A Pizzagate post on 4Chan, outlining alleged patterns and meanings

Yet though the psychology behind conspiracies is timeless, Brotherton does note that certain factors exacerbate our willingness to believe. And it’s not only right-wing Americans who are susceptible.

“One of the things I think that is most revealing is how quickly conspiracy fears have shifted to the left, especially in the States, since the election,” he says. The night before the election, videos spread on right-wing social media profiles claiming to show that electronic voting machines were rigged to vote for Clinton. When Trump won, Democrats began to believe that Russians had hacked the voting machines in favour of Trump (though claims Russia manipulated the election are rooted in fact, there is no evidence they tampered with the actual count).

A Pizzagate meme

Brotherton explains that cognitive dissonance is to blame.  “In an election, if you voted for the losing candidate, that makes you feel kind of bad because it’s not what you wanted, and makes you look kind of silly, like why would you vote for the loser?” The most obvious solution to this, Brotherton argues, would be to accept your chosen candidate wasn’t so good, and consider the perspectives of your political opponents.

“Obviously that’s not what happens at all,” he says. Instead, Brotherton argues, we tend to go in the other direction.
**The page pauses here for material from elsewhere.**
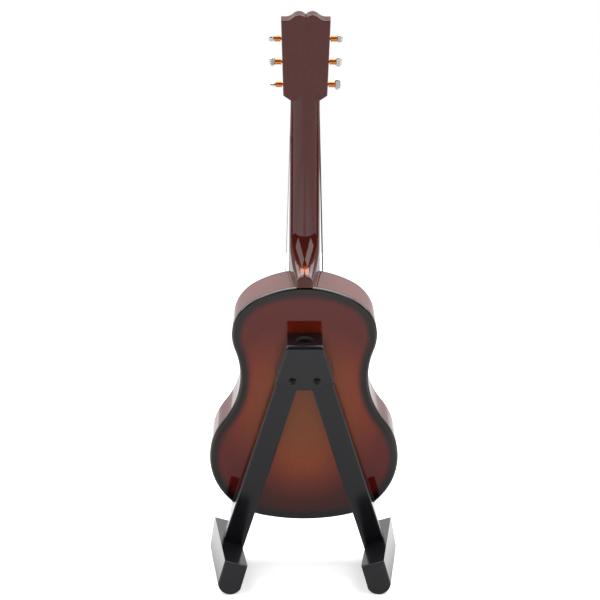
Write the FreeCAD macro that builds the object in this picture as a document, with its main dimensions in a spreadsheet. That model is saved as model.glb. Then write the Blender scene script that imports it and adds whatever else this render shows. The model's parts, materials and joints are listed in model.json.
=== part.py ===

Instead of admitting that our candidate lost because they had flaws, we theorise about hacking and rigging in order to feel as though we were right all along.

A false claim about Donald Trump’s administration

Yet conspiracy theories do continue to spread among the far right as well as the left, despite their electoral gains. Dr Mike Wood, a psychology lecturer and expert in the techniques used by conspiracy theorists online, explains that those with extreme political views might still be drawn towards conspiracy theories, even when they gain some power.

This is because their extreme position means they are still unlikely to get to accomplish what they want to do. “They have to rationalise that in some way,” Wood says. “Often that leads to conspiracy theories.”

A Pizzagate meme

Alienation, a lack of control, and uncertainty are all facts that lead someone towards a conspiracy worldview, explains Wood. As he puts it: “basically conspiracy theories are a way to try and make sense of the world that in that moment doesn’t particularly make sense.” According to Wood, victims of social exclusion do tend to take conspiracy theories more seriously.

“If the world seems like a very random and kind of capricious place where things don’t particularly make sense and you can’t really control what’s going on, that’s when conspiracy theories are at their strongest,” he says. Conspiracy theories “allege that things that are happening are basically controllable”.

It is hard to say whether any of this is at work in the mind of Conspirator-in-Chief Donald Trump. The President has previously spread information from Jones’ Infowars, most notably when he claimed three million votes in the election were cast illegally. “I won the popular vote,” he tweeted alongside this alleged fact, perhaps attempting to explain away his own cognitive dissonance. Yet whether or not Trump believes the conspiracies he spreads, the psychologists I speak to agree on one thing. Having such a high-profile figure spreading conspiracies means they’re not going away any time soon.